Predicting Water Potability Using Machine Learning and Feature Engineering Techniques

Abstract

Ensuring access to clean and safe drinking water remains a critical global challenge. Traditional water safety assessments rely on time-consuming laboratory testing, which can be resource-intensive and slow to scale. In this study, I explore the application of machine learning to classify water as potable or non-potable based on its chemical and physical characteristics. Addressing key challenges such as data imbalance and low feature correlation, I implement several modeling strategies—including feature expansion and ensemble learning—to improve classification accuracy. The final stacked model achieved 66% accuracy, highlighting both the potential and limitations of data-driven approaches in water safety prediction.

1. Introduction

Access to potable water is a foundational public health necessity. However, the methods used to determine water safety typically require manual sampling and laboratory analysis, which are costly and slow. The goal of this project is to explore whether water potability can be reliably predicted using supervised machine learning models trained on various water quality indicators. This study focuses on identifying meaningful patterns in water chemistry data to classify water samples as either potable or non-potable, using techniques that address the challenges of feature selection, class imbalance, and model optimization.

2. Materials and Methods

2.1 Dataset

The dataset used for this study includes nine attributes representing chemical and physical water quality indicators: pH, Hardness, Solids, Chloramines, Sulfate, Conductivity, Organic Carbon, Trihalomethanes, and Turbidity. The target variable, Potability, is binary (0 = non-potable, 1 = potable). The dataset is notably imbalanced, with a greater number of non-potable water samples.

2.2 Preprocessing

Rows with missing values were removed. Features were scaled using StandardScaler to standardize their ranges. A correlation matrix revealed weak relationships between the input features and potability, indicating the need for further feature engineering to improve predictive performance.

2.3 Feature Engineering

To address the low correlation between original features and the target variable, second-degree polynomial features were generated, increasing the feature set from 9 to 45. Recursive Feature Elimination (RFE) was used to reduce dimensionality and retain only the most impactful features. Empirical testing showed that selecting the top 15–20 features provided the optimal tradeoff between model complexity and performance.

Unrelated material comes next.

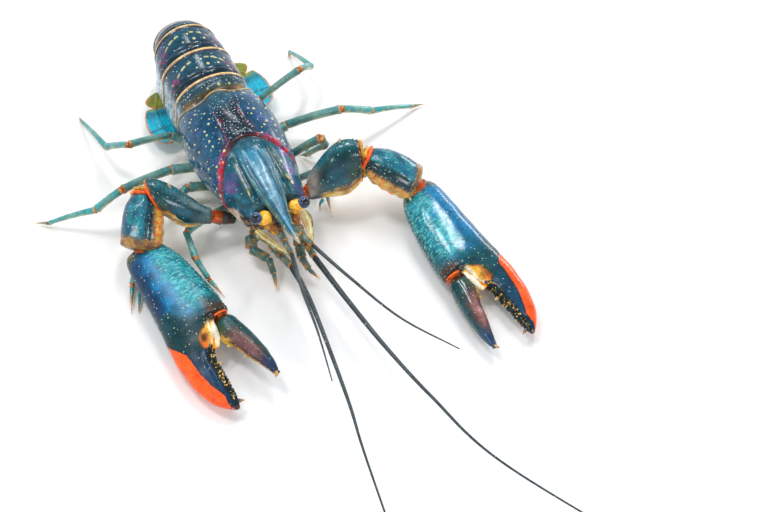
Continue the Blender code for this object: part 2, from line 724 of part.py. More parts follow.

2.4 Addressing Class Imbalance

The class imbalance resulted in a model bias toward predicting non-potable water, leading to a high false negative rate for potable water. To counteract this, I implemented the Synthetic Minority Over-sampling Technique (SMOTE) to generate synthetic samples of potable water, improving the model’s ability to correctly classify minority class examples.

3. Modeling and Results

3.1 Baseline Models

Initial models included Logistic Regression and Random Forest. Logistic Regression achieved 50.37% accuracy—barely better than chance—due to its limitations with nonlinear data. Random Forest improved performance to 58.81%, benefiting from its ability to model nonlinear relationships, though tuning via GridSearchCV provided minimal gains.

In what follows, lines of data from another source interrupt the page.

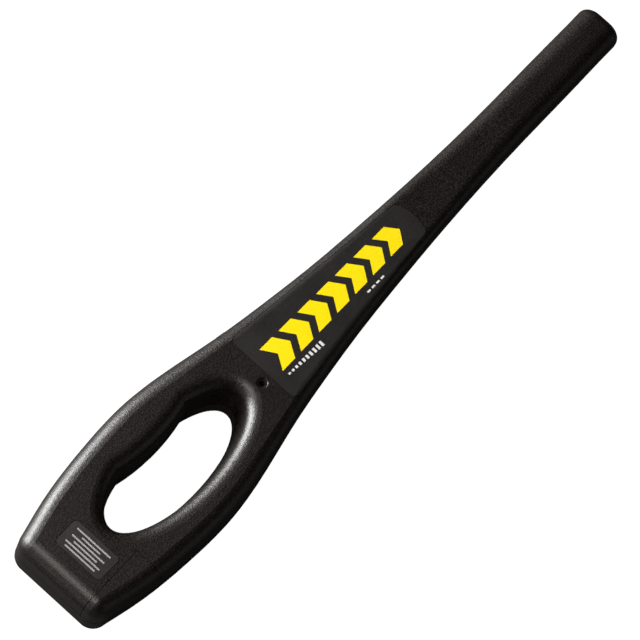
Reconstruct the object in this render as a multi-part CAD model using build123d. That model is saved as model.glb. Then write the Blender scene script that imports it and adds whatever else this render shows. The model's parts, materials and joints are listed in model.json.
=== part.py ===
from build123d import *
import os
from math import cos, degrees, atan2, pi, radians, sin, sqrt

os.makedirs("parts", exist_ok=True)

# Hand-held security metal-detector wand.
# +X runs from the butt of the handle to the tip of the bar, +Y is the side
# that carries the controls, +Z is the face with the label.
# The origin is under the middle of the wand, on the plane it rests on.

# ---------------------------------------------------------------- dimensions
LENGTH = 508.0
HALF_T = 20.5            # half thickness of the handle
WALL = 2.4               # shell wall
SEAM = 0.12              # half of the visible gap between the two shells
BUTT_R = 10.0            # rounding round the butt end
TIP_R = 5.5              # rounding round the tip end

# stations of the body: x, half width, half thickness, corner radius
STATIONS = [
    (0.0, 32.9, 20.6, 11.0),
    (18.0, 36.4, 20.6, 11.0),
    (36.0, 40.3, 20.6, 11.0),
    (72.0, 44.5, 20.6, 11.0),
    (108.0, 45.4, 20.6, 11.0),
    (144.0, 40.6, 20.6, 11.0),
    (180.0, 33.2, 20.6, 9.5),
    (216.0, 27.6, 19.4, 7.8),
    (252.0, 23.2, 17.8, 6.8),
    (288.0, 20.2, 16.2, 6.4),
    (324.0, 17.8, 14.8, 6.4),
    (360.0, 16.2, 13.7, 8.0),
    (396.0, 15.4, 13.0, 9.8),
    (432.0, 15.25, 12.6, 10.5),
    (470.0, 15.2, 12.5, 10.8),
    (LENGTH, 15.2, 12.5, 10.8),
]

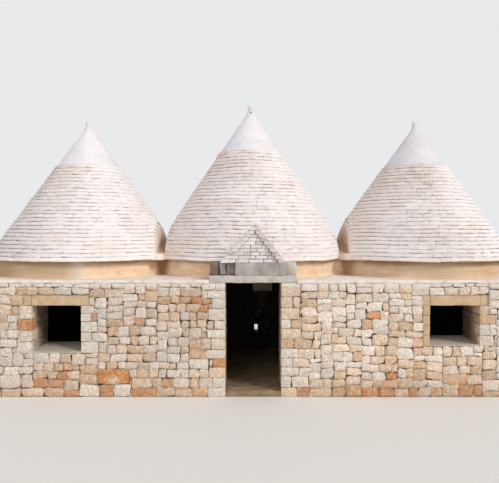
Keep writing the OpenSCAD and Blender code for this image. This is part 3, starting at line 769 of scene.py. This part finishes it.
FLOOR_TOP = snap(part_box("floor")[1][2])
reveal("door", -1, 41, inward_shade=0.85, foot=FLOOR_TOP)
reveal("door", 1, 42, inward_shade=0.6, foot=FLOOR_TOP)
for i, side in enumerate(("left", "right")):
    reveal("window_" + side, -1, 43 + 2 * i, inward_shade=0.7)
    reveal("window_" + side, 1, 44 + 2 * i, inward_shade=0.7)


# Roofs: slabs round the cones

def clad_radius(share, belly):
    """Outer radius of a cone's courses at a share s of their height, as the solids have it: a straight line
    plus the belly times 27/4 s (1 - s)^2, which is 1 at its fullest."""
    return EAVE_R + (SHOULDER_R - EAVE_R) * share + 27 / 4 * belly * share * (1 - share) ** 2


# Distance of the trimmed flanks from their cone's axis at the eaves, to the left and the right
FLANKS = {"left": (None, CONE["left"][1][0] - CONE_X["left"]),
          "centre": (-CONE["centre"][0][0], CONE["centre"][1][0]),
          "right": (BAY - CONE["right"][0][0], None)}


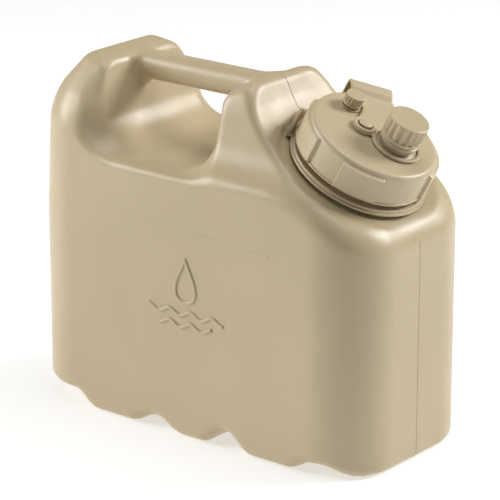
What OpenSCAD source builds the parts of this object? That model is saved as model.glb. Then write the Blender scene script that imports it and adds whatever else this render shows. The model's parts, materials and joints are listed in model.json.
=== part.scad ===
// Water can: a hollow blow-moulded body with a built-in handle, a wide screw lid held by a strap,
// a pouring spout with its own cap, and a vent with its own cap.
// X runs from the handle end to the lid end, Y across, Z up. The origin is on the middle foot.

/* [Can body] */
// Length of the body
can_l = 346; // [344:1:350]
// Width of the body
can_w = 165; // [163:1:170]
// Height of the rear post above the feet
can_h = 298; // [297:1:300]
// Wall thickness of the body
wall = 3; // [2.5:0.5:3.5]
// Radius of the four upright corners
corner_r = 50; // [46:1:54]
// Rounding of the lower edges
foot_round = 8; // [6:1:10]
// Height of the finger trough's floor
trough_z = 222; // [218:1:226]

/* [Handle] */
// Radius of the tube that is gripped
grip_r = 12.25; // [11:0.25:13]
// Height of the tube's axis
grip_z = 282; // [280:0.5:283]

/* [Neck] */
// Lean of the neck away from upright, towards the front
neck_tilt = 28.6; // [27:0.2:30]
// Distance of the lid's top from the rear end, along the can
neck_x = 301.4; // [300:0.2:302]
// Height of the centre of the lid's top
neck_z = 263; // [262:0.5:265]
// Radius of the mouth
mouth_r = 42.5; // [40:0.5:43]
// Rise of the lid for one turn
lid_lead = 8; // [6:1:10]

/* [Closures] */
// Radius of the lid's skirt
lid_r = 53.5; // [53:0.1:54]
// Depth of the lid from its top to the foot of its skirt
lid_h = 28; // [27:0.5:29]
// Radius of the spout cap
spout_cap_r = 16.4; // [16:0.1:17]
// Radius of the vent cap
vent_cap_r = 7.7; // [7.4:0.1:8]
// Thickness of the strap
strap_t = 2.2; // [1.8:0.2:2.6]
// Width of the strap where it folds over the lid's rim
strap_w = 36; // [30:1:38]

/* [Hidden] */
$fn = 64;
plastic = "tan";
rubber = "dimgray";

far = 400;                        // longer than anything that it cuts
half_l = can_l / 2;
half_w = can_w / 2;
shoulder_n = -37.5;               // the sloping shoulder, below the lid's top, along the neck's axis
grip_x0 = 58;                     // ends of the grip's tube, buried in the posts
grip_x1 = 202;
core_half = 60;                   // rear post's core, from its middle to the recess on each side
core_lean = 14;                   // how far the core's sides lean in as they rise
core_z = 250;                     // height at which the core is that wide
recess = 60;                      // reach of the recesses beside the core
shoulder_cut = 14;                // slanting cuts along the shoulder's edges
thread_turns = 3;
spout_lead = 4.5;
pocket_r = 66;                    // round recess that clears the strap and the ring
seat_n = shoulder_n - 1;          // floor of that recess
neck_r = mouth_r + 3.5;           // root of the neck's thread
crest_r = neck_r + 2.2;           // crest of the neck's thread
rim_n = -4.5;                     // rim of the mouth, below the lid's top
gasket_r = crest_r + 0.1;         // outside of the gasket, inside the lid's own thread
plate_t = 3;                      // lid's top plate
bore_r = crest_r + 1.2;           // inside of the lid's skirt
lug_r = lid_r + 2.7;              // outside of the grip blocks
lug_spans = [[-168, -107], [-77, -40], [12, 73], [103, 140]];
ring_top = -31.5;
ring_in = crest_r + 0.8;
ring_out = 58;
spout_at = [18.2, 4.6];
vent_at = [-33.4, 5.5];
stud_at = [-9, -6];
strap_dir = 137;                  // way that the strap leaves the lid, turned from the downhill side
strap_lift = 0.4;                 // gap between the strap and the lid
fold_s = 59;                      // where the strap turns down, from the lid's centre
tab_dir = 202;                    // upstanding tab of the neck ring
spout_base = 7;                   // underside of the spout cap above the lid's top
spout_top = 28;
spout_r = 12.5;
spout_bore = 10;
vent_base = 3;
vent_top = 12;
vent_r = 4.6;
vent_flange_r = vent_cap_r + 0.8;
vent_bore = 2.5;
liner_t = 1.1;                    // thickness of the liners in the caps

// Points of one hollow that rises from the feet: a raised cosine from x0 to x1, h high
function hollow(x0, x1, h, steps = 8) =
    [for (i = [0:steps]) let (f = i / steps) [x0 + (x1 - x0) * f, h * (1 - cos(360 * f)) / 2]];
// Points of a smooth step from height h0 at x0 to h1 at x1
function ease(x0, x1, h0, h1, steps = 6) =
    [for (i = [0:steps]) let (f = i / steps) [x0 + (x1 - x0) * f, h0 + (h1 - h0) * (1 - cos(180 * f)) / 2]];
// Height of the shoulder's slope at x, measured from the rear end
function slope_z(x) = neck_z + (shoulder_n - (x - neck_x) * sin(neck_tilt)) / cos(neck_tilt);

// Puts its children into the lid's frame: +Z out of the neck, +X downhill, origin at the lid's top
module at_neck() {
    translate([neck_x - half_l, 0, neck_z]) rotate([0, neck_tilt, 0]) children();
}

// Side view of the whole body, x from the rear end and z up, without the trough
module side_outline() {
    polygon(concat(
        [[foot_round * 3, 13.2]],
        ease(52, 75, 13.2, 0),
        hollow(112, 168, 10.2),
        hollow(188, 240, 14.8),
        ease(276, 300, 0, 9.5),
        ease(308, 335, 9.5, 0),
        [[can_l - foot_round, 0], [can_l - foot_round * 0.3, foot_round * 0.3], [can_l, foot_round]],
        [[can_l, slope_z(can_l) - 12], [can_l - 4, slope_z(can_l) - 2], [can_l - 16, slope_z(can_l - 16)]],
        [[233, slope_z(233)], [219, 278], [211, can_h - 4], [206, can_h - 1], [200, can_h - 2]],
        [[190, can_h - 8], [67, can_h - 6], [56, can_h], [42, can_h], [30, can_h - 7]],
        [[15, can_h - 23], [4, can_h - 45], [0, can_h - 62]],
        [[0, 13.2 + foot_round], [foot_round * 0.3, 13.2 + foot_round * 0.3], [foot_round, 13.2]]
    ));
}

// Front view: upright walls, rounded at the feet, leaning in towards the top of the posts
module front_outline() {
    side = [[half_w - foot_round, 0], [half_w - foot_round * 0.3, foot_round * 0.3], [half_w, foot_round],
            [half_w, 234], [80, 245], [74, 258], [58, 277], [47, 290], [42, can_h - 1], [38, can_h]];
    polygon(concat(side, [for (i = [len(side) - 1:-1:0]) [-side[i].x, side[i].y]]));
}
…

3.2 Polynomial Feature Expansion

After introducing polynomial features, model accuracy improved significantly. A tuned Random Forest classifier with polynomial features achieved 68.49% accuracy. After further optimization (e.g., increasing n_estimators to 230), accuracy increased to 69.73%.

3.3 Threshold Adjustment

The model was more effective at identifying non-potable water than potable water, with recall scores of 0.83 and 0.48 respectively. To address this, the classification threshold was adjusted from 0.5 to 0.4. This adjustment slightly reduced accuracy to 66% but produced a better balance of F1-scores (0.64 for potable, 0.68 for non-potable), improving practical viability.

3.4 Stacked Ensemble Model

To further improve classification performance, a stacked ensemble model was developed using Random Forest, Logistic Regression, and LightGBM as base learners, with Gradient Boosting as the meta-learner. The final stacked model maintained 66% accuracy and achieved improved balance between precision and recall across both classes.

4. Discussion

This study demonstrates the complexity of predicting water potability from chemical attributes alone. Although polynomial feature engineering significantly improved performance, limitations remain. The final model correctly classifies approximately two out of every three samples. While this is a promising result for exploratory purposes, it is not yet sufficient for deployment in high-stakes settings.

Future improvements could include incorporating external features such as geographic, seasonal, or industrial context, using more advanced classifiers like XGBoost or CatBoost, and optimizing the meta-model in the ensemble. Additionally, expanding the dataset and reducing noise could further enhance predictive stability.

5. Conclusion

This project explored a machine learning approach to water potability classification using publicly available chemical water quality data. Although the final stacked model achieved 66% accuracy, further refinement is necessary to meet real-world safety standards. Nonetheless, this work underscores the importance of feature engineering, class balancing, and ensemble modeling in building effective predictive systems. Future iterations could bring such models closer to deployment as supplementary tools for public health monitoring.